At the heart of this work is the recognition that change is both human and systemic. The learner-centered change process draws on research from education, psychology, organizational change, and design – all converging around the shared goal of creating systems that honor how people learn, grow, and thrive.
To guide this work, we draw on key insights from change management frameworks. Bridges’ Transition Model highlights the emotional journey of change – helping people let go of the old, navigate uncertainty, and embrace new beginnings. Kotter’s Dual Operating System underscores the need for both structure and agility, where formal systems and networked teams operate in tandem. And Rogers’ Diffusion of Innovation reminds us that engaging early adopters and innovators accelerates momentum, builds trust, and creates the conditions for scale and sustainability.
The process of redesigning systems, grounded in principles of Improvement Science and Design Thinking, ensures that the change process is both data-informed and deeply human. Over time, districts evolve into dynamic ecosystems of learning – where educators, students, and families co-create and refine practices together.

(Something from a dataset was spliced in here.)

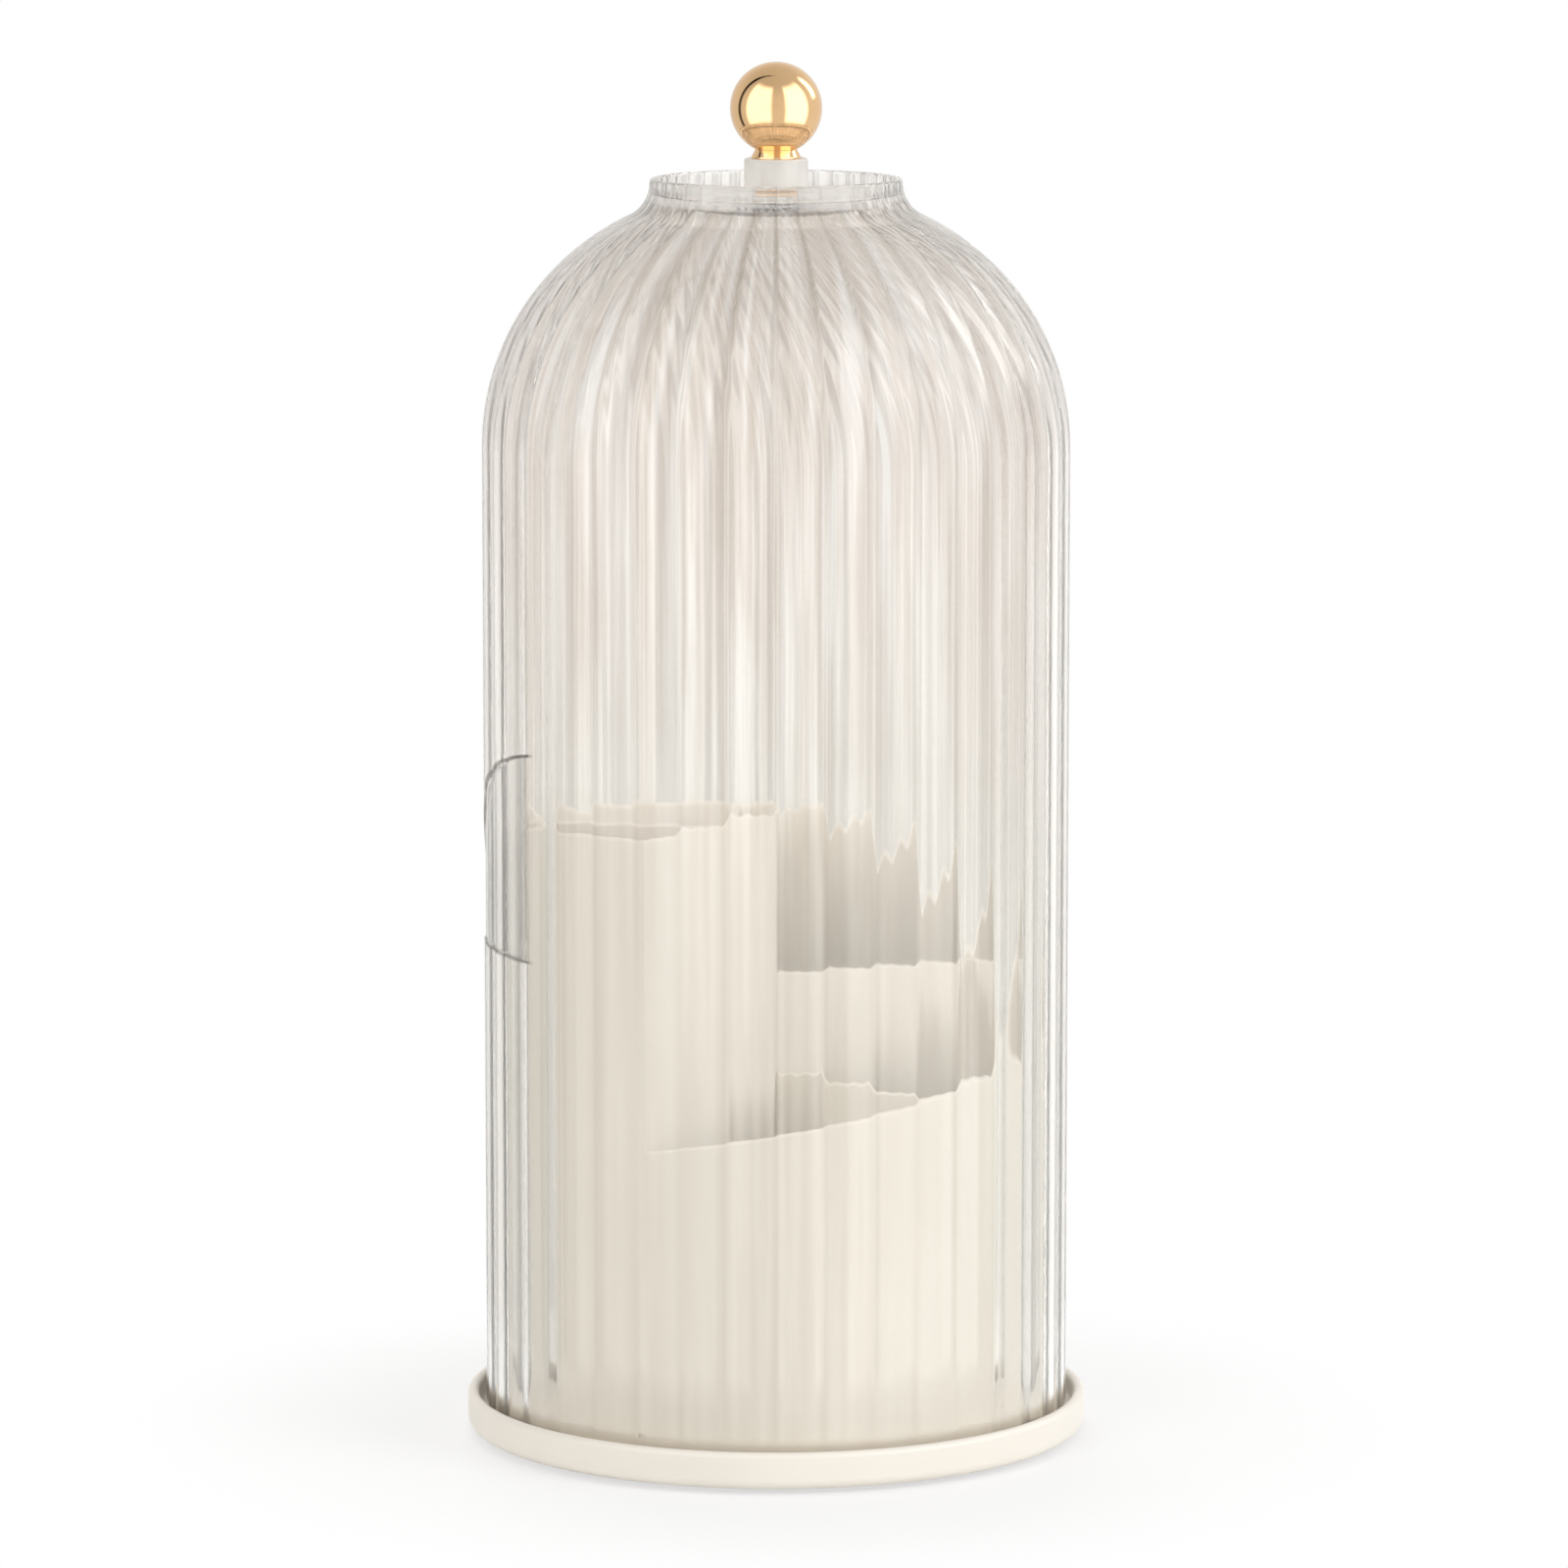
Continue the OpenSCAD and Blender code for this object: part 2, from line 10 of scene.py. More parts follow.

Sustaining this evolution requires job-embedded professional learning that supports educators through coaching, collaboration, and continuous feedback within daily practice. Research-practice partnerships can then connect local innovation to broader systems change, ensuring both rigor and relevance.
Together, these insights affirm that transformation is not a one-time initiative but a living process – one that balances vision with humanity, and structure with creativity.
The Future We’re Building
A learner-centered ecosystem doesn’t just prepare young people for the future; it builds the very qualities humanity will need to shape it.
We already see this future emerging in classrooms that replace worksheets with real-world challenges, in districts shifting from grading to growth, and in educators using AI to deepen, not diminish, human connection. The task before us is not to imagine whether such a system is possible, but to act together to make it inevitable.